An illustrative comparison of image compression algorithms (GAN in the top center). Courtesy of "Generative Adversarial Networks for Extreme Learned Image Compression" by Agustsson et al. (2019).

Indulge me for a minute. Suppose we compress a bitmap with a shallow convolutional autoencoder. Its latent space will probably have features corresponding to textures (e.g. "vertical stripes"), low-frequency components ("big dark blob here"), and so on.

As we deepen the network, tighten the latent space, and start throwing on more components, the features our compressor sees become increasingly abstract: it might 'know' what grass looks like. Maybe it's able to predict reflections. Maybe it develops a representation of Obama's face so it can store "Obama" rather than a huge vector containing his facial features.

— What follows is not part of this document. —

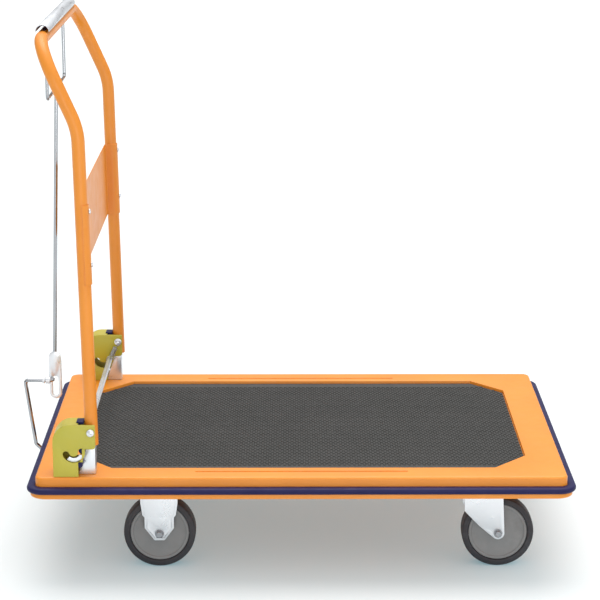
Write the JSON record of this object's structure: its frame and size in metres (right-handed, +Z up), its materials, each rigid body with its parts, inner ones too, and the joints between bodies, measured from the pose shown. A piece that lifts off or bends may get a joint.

As we continue to improve the model, it learns more and more about the world of images, and, consequently, our world. As it pares down its latent space, maybe it excludes 'physically impossible' scenes, and develops some intuition about gravity and objects. But the gains in compression dwindle, and the computation cost has already become absurd. Still, what if we ride the pareto frontier to its end? What if we had infinite compute and training data, and we knew what to do with it? How much could we compress our photos?

Deterministic Übercompression

Generally, the better your compressor understands its input data, the higher its compression ratio. It follows that a compressor with a complete simulation of the entire universe would have a really good compression ratio.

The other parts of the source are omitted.